Par ailleurs, la Commission nationale indépendante des droits de l’homme (CNIDH) jouit du « statut A » d’institution nationale des droits de l’homme et s’emploie constamment à protéger et à promouvoir les droits de l’homme au Burundi. Toutefois, il est indiqué que les autorités burundaises garantissent son indépendance formelle et matérielle et la dotent de moyens nécessaires pour la mise en œuvre de son mandat.

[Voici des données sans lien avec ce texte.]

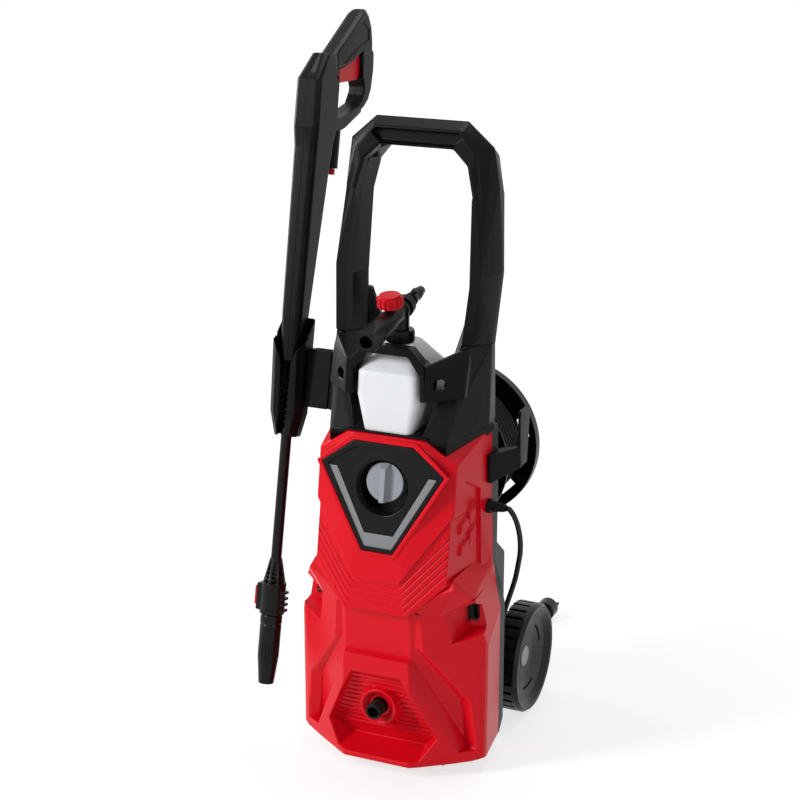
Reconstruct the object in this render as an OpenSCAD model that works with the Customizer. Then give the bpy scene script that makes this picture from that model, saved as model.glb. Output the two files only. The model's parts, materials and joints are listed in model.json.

En marge de mon rapport, je voudrais saisir l’opportunité de cette tribune pour déplorer les discours de haine, particulièrement la déclaration du secrétaire général du CNDD-FDD, parti au pouvoir en août 2022, appelant les Imbonerakure à poursuivre les patrouilles de nuit et à tuer tout "fauteur de troubles". Je voudrais souligner ici que les forces de défense et de sécurité, conformément à l’Accord d’Arusha consistent en une force de défense nationale, une police nationale et un service de renseignement conformément à la Constitution, aux lois et aux règlements. Des groupes civils ne sauraient remplir des fonctions régaliennes sans fondement et en toute impunité.

Mesdames et messieurs,

Je reste mobilisé et engagé pour travailler aux côtés des autorités burundaises à l’effet d’améliorer la situation des droits de l’homme. Je continue de suivre la situation avec beaucoup d’intérêt et à identifier des domaines d’actions à l’effet de proposer des pistes en vue de l’amélioration de la situation.